Thursday, December 28, 2006

CanLit Project Book 16--The Tomorrow-Tamer by Margaret Laurence

Book 16, The Tomorrow-Tamer (1963) - Margaret Laurence *active*
From the back cover:
"The ten stories gathered together in The Tomorrow-Tamer are Margaret Laurence’s first published fiction. Set in raucous and often terrifying Ghana, where shiny Jaguars and modern jazz jostle for eminence against fetish figures, tribal rites, and the unchanging beat of jungle drums, the stories tell of individuals, European and African, trying to come to terms with the frightening world brought about by the country’s new freedom.
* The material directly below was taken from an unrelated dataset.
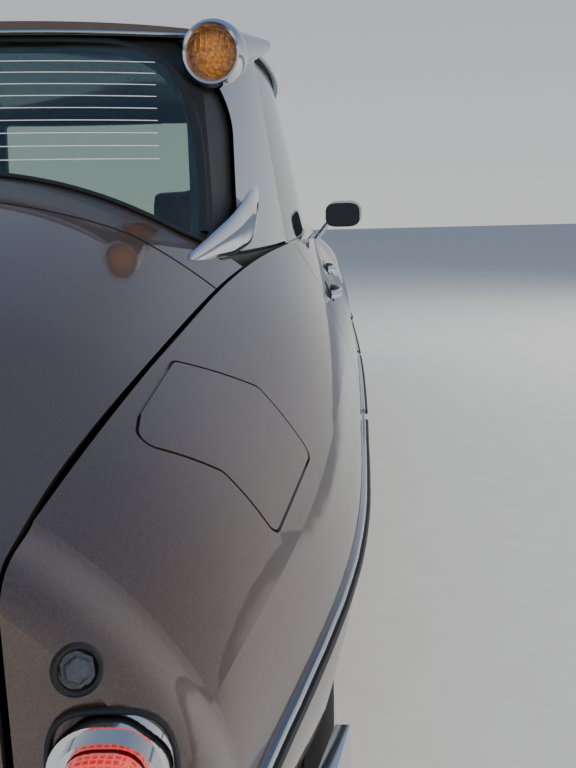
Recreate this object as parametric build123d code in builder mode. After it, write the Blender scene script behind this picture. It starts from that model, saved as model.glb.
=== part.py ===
from build123d import *

import os
from collections import namedtuple
from math import sqrt

# A four-door fastback saloon with a long bonnet, a tapering tail and half-covered rear wheels.
# Millimetres. +X is forward, +Y is the car's left side, +Z is up. The origin is on the ground,
# under the middle of the overall length and width.

os.makedirs("parts", exist_ok=True)

# Overall layout
overall_length = 4874
wheelbase = 3125
front_overhang = 850
front_track = 1500
rear_track = 1300
front_axle = overall_length / 2 - front_overhang
rear_axle = front_axle - wheelbase
nose_x = overall_length / 2
tail_x = -overall_length / 2

# Wheels
tyre_radius = 330
front_tyre_width = 180
rear_tyre_width = 155
tyre_wall = 12
rim_radius = 192
hub_bore_radius = 28
running_gap = 0.08

# Body walls and gaps
wing_wall = 14
door_wall = 70
deck_wall = 18
seam_gap = 6
seam_lap = 20
shut_gap = 6
seat_gap = 0.3
belt_z = 940
door_bottom_z = 236
door_lip = seam_lap
rail_z = 1392

# Glass, pillars and roof
pillar_face = 14
pillar_depth = 31
glass_wall = 5
door_glass_inset = 3
fixed_glass_inset = 8
glass_top_z = 1381
roof_wall = 26
roof_overlap = 10

# Door layout, along X
door_front_x = front_axle - 662
post_x = 0
door_rear_x = rear_axle + 645
post_glass_x = post_x + 18
post_width = 60
hinge_depth = 16
hinge_lug_radius = 8
hinge_pin_radius = 4
hinge_slot_gap = 1
hinge_lug_height = 24
hinge_heights = (400, 500)
front_hinge_x = door_front_x - hinge_depth
front_hinge_y = 894.5 - hinge_depth
rear_hinge_x = post_x - shut_gap / 2 - hinge_depth
rear_hinge_y = 875.5 - hinge_depth
cutter_y = 1000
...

With the same compassion and understanding she would bring to her later fiction set in Canada, Laurence succeeds brilliantly in capturing the atmosphere of a continent and of individual men and women struggling for survival under the impact of the wind of change."


Other useful links:
the Wikipedia article on Margaret Laurence
the Wikipedia article on Ghana

My thoughts:
I really enjoyed these stories of West Africa at the twilight of European colonialism. They are filled with ambivalence as old beliefs and traditions die away as the modern world invades/is embraced. It's a very difficult situation (and we see it everywhere, not just in the colonies of Europe). With modern science and the global monoculture, we are all in a continual process of loss, as languages, stories, beliefs, habitat, tribal (or rural) lifestyle are replaced with what's new, modern, clean, intelligible, monolithic, American (often). This is a theme that Alistair MacLeod explored in his books, though his focus was on the Gaelic culture of Cape Breton.

I'm looking forward to reading more of Margaret Laurence (coming soon to my CanLit Challenge).